__Recorded information__:
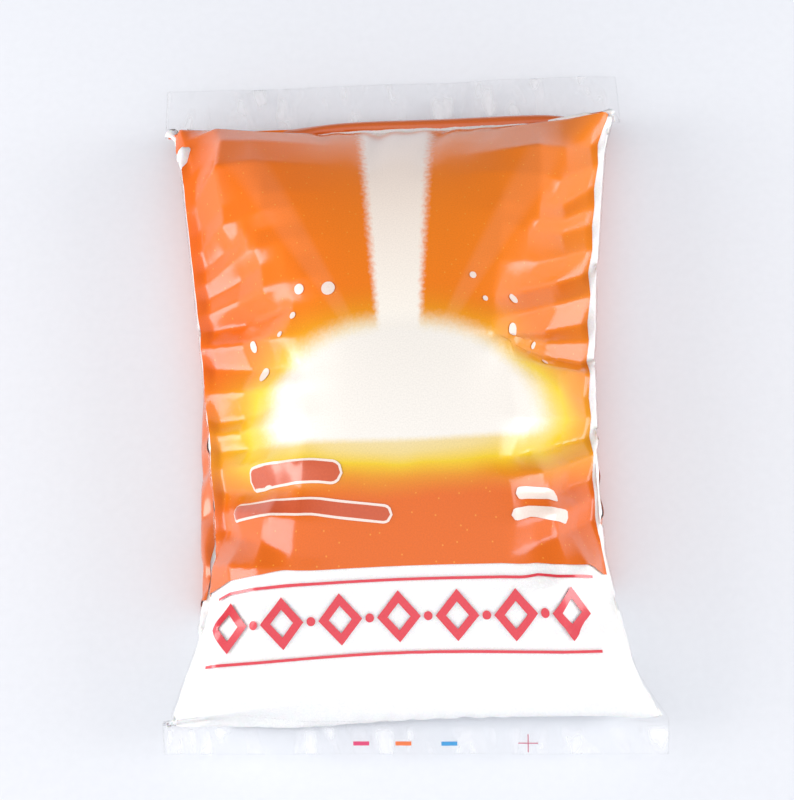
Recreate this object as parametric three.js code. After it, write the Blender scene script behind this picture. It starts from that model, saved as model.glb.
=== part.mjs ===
// A film bag of granulated sugar, lying on its back with the printed face up.
// Millimetres: +X to the right, +Y towards the top seal, +Z up. The origin is on the
// surface it lies on, under the middle of the bag.
import * as THREE from 'three';

// the film tube and its two heat-sealed fins
const sealWidth = 225;
const overallLength = 350;
const bottomFinRun = 13;
const topFinRun = 31.5;
const finThickness = 1.2;
const bottomSealHeight = 15;
const topSealHeight = 10;
const bottomTipHeight = 5;
const topTipHeight = 1;

// the filled body: sugar settles towards the bottom seal, so the bag is a blunt wedge
const bulge = 60.6;
const bulgeSkew = 1;
const bulgeFullness = 0.59;
const waist = 23;
const waistSkew = 0.7;
const waistFullness = 0.69;
const lean = 2;

// the cross-section: crowned above the side folds, flattened below them by the surface
const crownPower = 2.7;
const crownRoundness = 1.9;
const foldLift = 14.5;
const foldSkew = 2;
const foldFullness = 0.35;
const undersidePress = 1.7;
const undersideFullness = 0.4;

// creases in the slack film of the side folds: side, place along the bag, depth, half-width
// across the crease, reach in from the side and slant (mm along per mm inwards)
const creases = [
  { side: -1, y: 128, depth: 3.0, spread: 9, reach: 46, slant: -0.25 },
  { side: -1, y: 88, depth: 2.0, spread: 8, reach: 40, slant: 0.2 },
  { side: -1, y: 38, depth: 5.5, spread: 9, reach: 58, slant: 0.15 },
  { side: -1, y: -13, depth: 5.0, spread: 8, reach: 54, slant: 0.3 },
  { side: -1, y: -62, depth: 2.5, spread: 8, reach: 44, slant: 0.35 },
  { side: -1, y: -104, depth: 2.5, spread: 9, reach: 48, slant: 0.4 },
  { side: 1, y: 112, depth: 3.0, spread: 9, reach: 46, slant: -0.2 },
  { side: 1, y: 70, depth: 2.0, spread: 8, reach: 40, slant: 0.1 },
  { side: 1, y: 30, depth: 5.0, spread: 9, reach: 56, slant: 0.2 },
  { side: 1, y: -27, depth: 3.5, spread: 8, reach: 52, slant: 0.3 },
  { side: 1, y: -78, depth: 3.5, spread: 8, reach: 50, slant: 0.4 },
];

// how finely the solid is divided: slices along the bag, and steps across each face
const slices = 70;
const stepsAcross = 20;
const finSlices = 3;

const bottomSealY = -overallLength / 2 + bottomFinRun;
const topSealY = overallLength / 2 - topFinRun;
const lerp = THREE.MathUtils.lerp;

// share of the full depth that the filling reaches at a place between the seals
function fullness(t) {
  return Math.sin(Math.PI * t ** bulgeSkew) ** bulgeFullness;
}

// half-width, shift of the middle to the left, height of the side folds, crown and underside
// depth of the section at t, which runs from 0 at the bottom seal to 1 at the top seal
function section(t) {
  const sealHeight = lerp(bottomSealHeight, topSealHeight, t);
  const middle = Math.sin(Math.PI * t);
  const crown = bulge * fullness(t);
  const lift = foldLift * Math.sin(Math.PI * t ** foldSkew) ** foldFullness;
  const fold = sealHeight + Math.min(lift, 0.6 * crown);
  return {
    half: sealWidth / 2 - waist * Math.sin(Math.PI * t ** waistSkew) ** waistFullness,
    shift: lean * Math.sin(Math.PI * t ** foldSkew),
    fold,
    rise: sealHeight + crown - fold,
    drop: undersidePress * fold * middle ** undersideFullness,
  };
}

// how deep the creases are at a point of the film, given its distance from its side fold
function creaseDepth(side, y, inward) {
  let depth = 0;
  for (const crease of creases) {
    if (crease.side !== side || inward > crease.reach) continue;
    const across = (y - crease.y - crease.slant * inward) / crease.spread;
    const fade = Math.cos(0.5 * Math.PI * inward / crease.reach) ** 2;
    depth += crease.depth * fade * Math.exp(-across * across);
  }
  return depth;
}

// one point of the filled body; face is 1 on the printed side and -1 underneath, and
// share runs from -1 at the left side fold to 1 at the right
function bodyPoint(t, share, face) {
  const y = lerp(bottomSealY, topSealY, t);
  const { half, shift, fold, rise, drop } = section(t);
  const side = Math.sign(share) || 1;
  const pinch = creaseDepth(side, y, 0);
  const x = share * (half - 0.5 * pinch * Math.abs(share) ** 3);
  const curve = Math.max(0, 1 - Math.abs(share) ** crownPower) ** (1 / crownRoundness);
  const thin = 0.5 * finThickness * face * Math.sqrt(1 - share * share);
  if (face < 0) return [x - shift, y, Math.max(0, fold - drop * curve + thin)];
  const ends = Math.min(1, 6 * t, 6 * (1 - t));
  const relief = ends * curve * creaseDepth(side, y, half - Math.abs(x));
  return [x - shift, y, fold + rise * curve + thin - relief];
}

// one point of a sealed fin; t runs from 0 at the seal to 1 at its free edge
function finPoint(t, share, face, sealY, tipY, sealHeight, tipHeight) {
  const thin = 0.5 * finThickness * face * Math.sqrt(1 - share * share);
  const z = lerp(sealHeight, tipHeight, t) + thin;
  return [share * sealWidth / 2, lerp(sealY, tipY, t), Math.max(0, z)];
}

// a ring of points round the bag: over the printed face from left to right, and back underneath
function ring(pointAt) {
  const points = [];
  for (let i = 0; i < stepsAcross; i += 1) {
    points.push(pointAt(-Math.cos(Math.PI * i / stepsAcross), 1));
  }
  for (let i = 0; i < stepsAcross; i += 1) {
    points.push(pointAt(Math.cos(Math.PI * i / stepsAcross), -1));
  }
  return points;
}

function bagRings() {
  const rings = [];
  for (let i = finSlices; i > 0; i -= 1) {
    rings.push(ring((share, face) => finPoint(
      i / finSlices, share, face, bottomSealY, -overallLength / 2, bottomSealHeight, bottomTipHeight)));
  }
  for (let i = 0; i <= slices; i += 1) {
    const t = 0.5 - 0.5 * Math.cos(Math.PI * i / slices);
    rings.push(ring((share, face) => bodyPoint(t, share, face)));
  }
  for (let i = 1; i <= finSlices; i += 1) {
    rings.push(ring((share, face) => finPoint(
      i / finSlices, share, face, topSealY, overallLength / 2, topSealHeight, topTipHeight)));
  }
  return rings;
}

// joins the rings with triangles, and closes the free edge of each fin
function bagGeometry() {
  const rings = bagRings();
  const around = 2 * stepsAcross;
  const index = [];
  for (let row = 0; row < rings.length - 1; row += 1) {
    for (let i = 0; i < around; i += 1) {
      const a = row * around + i;
      const b = row * around + (i + 1) % around;
      index.push(a, b, b + around, a, b + around, a + around);
    }
  }
  const last = (rings.length - 1) * around;
  for (let i = 0; i < stepsAcross; i += 1) {
    const under = (around - i) % around;
    const nextUnder = around - i - 1;
    if (i > 0) {
      index.push(i, under, nextUnder);
      index.push(last + i, last + nextUnder, last + under);
    }
    if (i < stepsAcross - 1) {
      index.push(i, nextUnder, i + 1);
      index.push(last + i, last + i + 1, last + nextUnder);
    }
  }
  const geometry = new THREE.BufferGeometry();
  geometry.setAttribute('position', new THREE.Float32BufferAttribute(rings.flat(2), 3));
  geometry.setIndex(index);
  geometry.computeVertexNormals();
  return geometry;
}

// glossy polyethylene film, orange over most of the face
const film = new THREE.MeshStandardMaterial({ color: 0xe8783c, roughness: 0.25, metalness: 0 });

const sugarBag = new THREE.Mesh(bagGeometry(), film);
sugarBag.name = 'sugar_bag';

const packet = new THREE.Group();
packet.add(sugarBag);

export default packet;
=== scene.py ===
import math

import bpy
import numpy as np
from mathutils import Matrix, Vector


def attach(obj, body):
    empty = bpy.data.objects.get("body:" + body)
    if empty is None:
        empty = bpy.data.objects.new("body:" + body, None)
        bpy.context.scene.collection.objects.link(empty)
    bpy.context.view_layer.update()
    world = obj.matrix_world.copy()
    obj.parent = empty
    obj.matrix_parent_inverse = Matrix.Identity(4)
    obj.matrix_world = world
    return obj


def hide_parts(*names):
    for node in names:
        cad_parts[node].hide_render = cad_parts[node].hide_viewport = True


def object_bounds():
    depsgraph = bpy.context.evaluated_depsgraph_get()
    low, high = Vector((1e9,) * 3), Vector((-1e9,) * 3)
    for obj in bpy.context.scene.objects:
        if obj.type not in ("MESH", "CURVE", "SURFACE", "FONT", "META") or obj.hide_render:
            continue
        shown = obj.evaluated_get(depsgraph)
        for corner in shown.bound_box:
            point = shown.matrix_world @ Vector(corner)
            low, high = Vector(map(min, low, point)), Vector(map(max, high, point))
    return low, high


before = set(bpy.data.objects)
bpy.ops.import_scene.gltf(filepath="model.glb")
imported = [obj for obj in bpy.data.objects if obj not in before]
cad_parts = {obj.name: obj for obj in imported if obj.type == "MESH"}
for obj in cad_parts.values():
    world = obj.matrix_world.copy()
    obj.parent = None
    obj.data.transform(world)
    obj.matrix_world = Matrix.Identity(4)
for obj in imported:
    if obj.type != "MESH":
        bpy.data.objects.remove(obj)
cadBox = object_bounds()
print("frame loaded")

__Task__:
From the top of the listing above, restate each line word for word up to and including the line with "const lean = 2;"; add nothing else.

__Solution__:
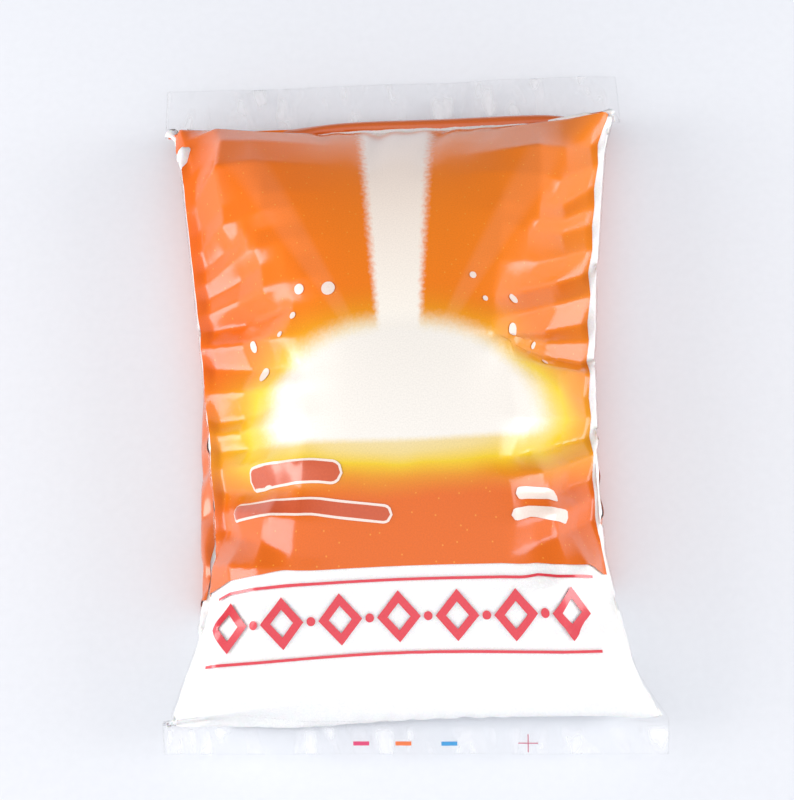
Recreate this object as parametric three.js code. After it, write the Blender scene script behind this picture. It starts from that model, saved as model.glb.
=== part.mjs ===
// A film bag of granulated sugar, lying on its back with the printed face up.
// Millimetres: +X to the right, +Y towards the top seal, +Z up. The origin is on the
// surface it lies on, under the middle of the bag.
import * as THREE from 'three';

// the film tube and its two heat-sealed fins
const sealWidth = 225;
const overallLength = 350;
const bottomFinRun = 13;
const topFinRun = 31.5;
const finThickness = 1.2;
const bottomSealHeight = 15;
const topSealHeight = 10;
const bottomTipHeight = 5;
const topTipHeight = 1;

// the filled body: sugar settles towards the bottom seal, so the bag is a blunt wedge
const bulge = 60.6;
const bulgeSkew = 1;
const bulgeFullness = 0.59;
const waist = 23;
const waistSkew = 0.7;
const waistFullness = 0.69;
const lean = 2;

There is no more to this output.